The chairman of the Conference of Presidents of Major American Jewish Organizations was referring to Prime Minister Yitzhak Shamir, who is due to introduce his long-awaited ideas for a potential breakthrough in the Middle East stalemate when he meets in Washington with President Bush on April 6.

Officials in Washington, Tunis, Cairo, Amman and even Jerusalem are holding their breath, waiting to hear what Israel’s premier will tell the United States.

Shamir keeps his cards close to his chest, and so far has revealed virtually nothing substantial.
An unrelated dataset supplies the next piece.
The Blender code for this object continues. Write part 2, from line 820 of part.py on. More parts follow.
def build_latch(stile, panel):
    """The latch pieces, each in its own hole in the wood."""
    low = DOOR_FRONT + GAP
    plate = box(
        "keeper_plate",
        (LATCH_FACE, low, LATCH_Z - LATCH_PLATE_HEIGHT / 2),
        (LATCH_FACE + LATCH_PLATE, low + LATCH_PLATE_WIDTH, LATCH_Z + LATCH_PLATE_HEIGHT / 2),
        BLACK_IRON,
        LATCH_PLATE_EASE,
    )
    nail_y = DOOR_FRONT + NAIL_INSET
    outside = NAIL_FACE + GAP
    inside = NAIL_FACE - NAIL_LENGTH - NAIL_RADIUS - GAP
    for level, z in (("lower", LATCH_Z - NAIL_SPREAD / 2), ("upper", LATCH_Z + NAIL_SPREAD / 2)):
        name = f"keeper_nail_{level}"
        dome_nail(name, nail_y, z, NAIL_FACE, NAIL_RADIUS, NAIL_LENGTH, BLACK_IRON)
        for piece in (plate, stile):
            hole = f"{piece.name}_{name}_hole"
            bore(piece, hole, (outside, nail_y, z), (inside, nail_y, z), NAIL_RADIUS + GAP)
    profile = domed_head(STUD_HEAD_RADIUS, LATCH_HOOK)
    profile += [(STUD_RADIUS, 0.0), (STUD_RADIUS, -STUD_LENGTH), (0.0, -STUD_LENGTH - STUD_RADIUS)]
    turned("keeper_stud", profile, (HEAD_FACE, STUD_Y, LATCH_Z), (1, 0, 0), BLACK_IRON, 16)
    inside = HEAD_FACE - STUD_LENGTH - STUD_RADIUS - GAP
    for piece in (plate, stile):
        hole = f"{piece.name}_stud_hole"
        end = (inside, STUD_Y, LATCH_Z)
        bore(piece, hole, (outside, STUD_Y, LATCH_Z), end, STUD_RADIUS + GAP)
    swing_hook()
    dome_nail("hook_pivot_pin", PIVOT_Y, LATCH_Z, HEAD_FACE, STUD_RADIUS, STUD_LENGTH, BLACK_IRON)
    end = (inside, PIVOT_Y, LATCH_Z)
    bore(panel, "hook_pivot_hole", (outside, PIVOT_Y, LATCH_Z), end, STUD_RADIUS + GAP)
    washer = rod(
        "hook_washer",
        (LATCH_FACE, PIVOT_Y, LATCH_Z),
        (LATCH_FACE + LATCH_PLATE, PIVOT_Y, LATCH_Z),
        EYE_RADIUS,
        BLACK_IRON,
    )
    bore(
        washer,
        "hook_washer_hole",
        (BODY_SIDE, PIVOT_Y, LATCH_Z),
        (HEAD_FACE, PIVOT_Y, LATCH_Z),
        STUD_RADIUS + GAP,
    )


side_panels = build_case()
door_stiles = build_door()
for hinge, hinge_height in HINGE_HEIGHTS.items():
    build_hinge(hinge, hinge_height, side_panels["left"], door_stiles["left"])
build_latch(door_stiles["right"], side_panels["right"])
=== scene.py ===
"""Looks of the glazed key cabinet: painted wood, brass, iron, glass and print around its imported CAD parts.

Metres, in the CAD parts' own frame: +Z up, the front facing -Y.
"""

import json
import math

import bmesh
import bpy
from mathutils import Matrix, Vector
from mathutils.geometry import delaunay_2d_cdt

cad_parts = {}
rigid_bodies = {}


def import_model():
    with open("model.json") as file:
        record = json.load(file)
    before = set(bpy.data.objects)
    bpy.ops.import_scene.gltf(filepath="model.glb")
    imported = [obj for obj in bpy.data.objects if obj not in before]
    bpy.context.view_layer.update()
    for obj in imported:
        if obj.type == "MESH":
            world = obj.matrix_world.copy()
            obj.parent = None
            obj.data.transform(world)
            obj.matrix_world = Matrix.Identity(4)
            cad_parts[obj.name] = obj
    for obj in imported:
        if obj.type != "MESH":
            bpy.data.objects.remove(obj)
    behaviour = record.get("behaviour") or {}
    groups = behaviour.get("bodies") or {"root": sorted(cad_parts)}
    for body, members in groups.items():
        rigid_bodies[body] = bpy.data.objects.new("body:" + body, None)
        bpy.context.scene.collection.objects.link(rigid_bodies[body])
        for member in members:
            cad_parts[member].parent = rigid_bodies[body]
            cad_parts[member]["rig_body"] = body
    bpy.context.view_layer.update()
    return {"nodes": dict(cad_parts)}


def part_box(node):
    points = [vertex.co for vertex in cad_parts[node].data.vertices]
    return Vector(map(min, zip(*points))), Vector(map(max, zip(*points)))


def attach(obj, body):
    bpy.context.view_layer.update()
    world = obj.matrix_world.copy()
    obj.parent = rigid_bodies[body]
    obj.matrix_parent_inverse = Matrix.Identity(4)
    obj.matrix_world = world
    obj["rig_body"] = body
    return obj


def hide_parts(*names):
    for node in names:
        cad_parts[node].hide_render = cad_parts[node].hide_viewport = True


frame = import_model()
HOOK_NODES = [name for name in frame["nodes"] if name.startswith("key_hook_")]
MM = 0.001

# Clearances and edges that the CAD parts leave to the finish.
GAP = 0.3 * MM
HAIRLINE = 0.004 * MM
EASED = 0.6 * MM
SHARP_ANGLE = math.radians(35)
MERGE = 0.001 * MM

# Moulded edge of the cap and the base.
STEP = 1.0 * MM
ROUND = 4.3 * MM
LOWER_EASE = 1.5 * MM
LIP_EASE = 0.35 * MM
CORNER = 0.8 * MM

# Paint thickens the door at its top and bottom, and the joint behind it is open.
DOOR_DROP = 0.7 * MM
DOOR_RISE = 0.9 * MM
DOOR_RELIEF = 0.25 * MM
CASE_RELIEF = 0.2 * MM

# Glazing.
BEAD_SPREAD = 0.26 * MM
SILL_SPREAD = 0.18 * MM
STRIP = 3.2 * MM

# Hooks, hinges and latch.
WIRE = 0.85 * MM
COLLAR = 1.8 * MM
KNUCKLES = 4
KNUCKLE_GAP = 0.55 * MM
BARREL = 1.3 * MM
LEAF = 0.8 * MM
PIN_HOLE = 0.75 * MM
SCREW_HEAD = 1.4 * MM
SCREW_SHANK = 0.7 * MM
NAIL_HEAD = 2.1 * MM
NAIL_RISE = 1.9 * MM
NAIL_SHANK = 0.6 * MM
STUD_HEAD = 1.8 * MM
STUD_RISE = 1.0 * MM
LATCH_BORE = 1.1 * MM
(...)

Speaking this week at the Prime Minister’s Conference on Jewish Solidarity With Israel, he reiterated that he intends to come to Washington with “new ideas.”

But he did not indicate whether this meant a new, more flexible, Israeli policy.

President Chaim Herzog stressed this week that the world conference was called to let Diaspora Jewry express solidarity with the state, and not with a specific political view.

But the bottom line is that the one person who benefits most from the conference is Yitzhak Shamir.

Shamir will go to Washington appearing as strong as Menachem Begin did when he was premier, and much stronger than Shimon Peres, who had the sword of rotation in the premiership hanging over him throughout his two years in office.

UNCONTESTED RULER OF ISRAEL

Shamir is now the uncontested ruler of Israel. Within just a few short years, he has transformed himself from a seemingly mediocre politician, who just happened to be around when Begin retired, to a national leader with true stature.

The key question, of course, is: Will Shamir move toward the American position that the Palestinian Liberation Organization can no longer be boycotted?

The daily newspaper Ha’aretz wrote a toughly worded editorial Tuesday in which it urged Shamir to drop the boycott against the PLO.

“As long as he fails to do so,” wrote Haaretz, “he will only worsen Israel’s isolation in the regional and international arena, and the intifada in the territories will continue and perhaps even get worse.”

But in public appearances as late as this week, Shamir has repeated time and again that Israel will not hold talks with the PLO.

However, he has not ruled out negotiations with Palestinian representatives chosen in elections inside the territories, as Defense Minister Yitzhak Rabin and some U.S. officials have proposed. This may turn out to be one of the “new” ideas Shamir takes with him to Washington.

Shamir’s immediate challenge is how not to disappoint his American hosts, how to maintain at least the appearance of momentum in the peace process — and at the same time not give up an inch of the biblical Land of Israel.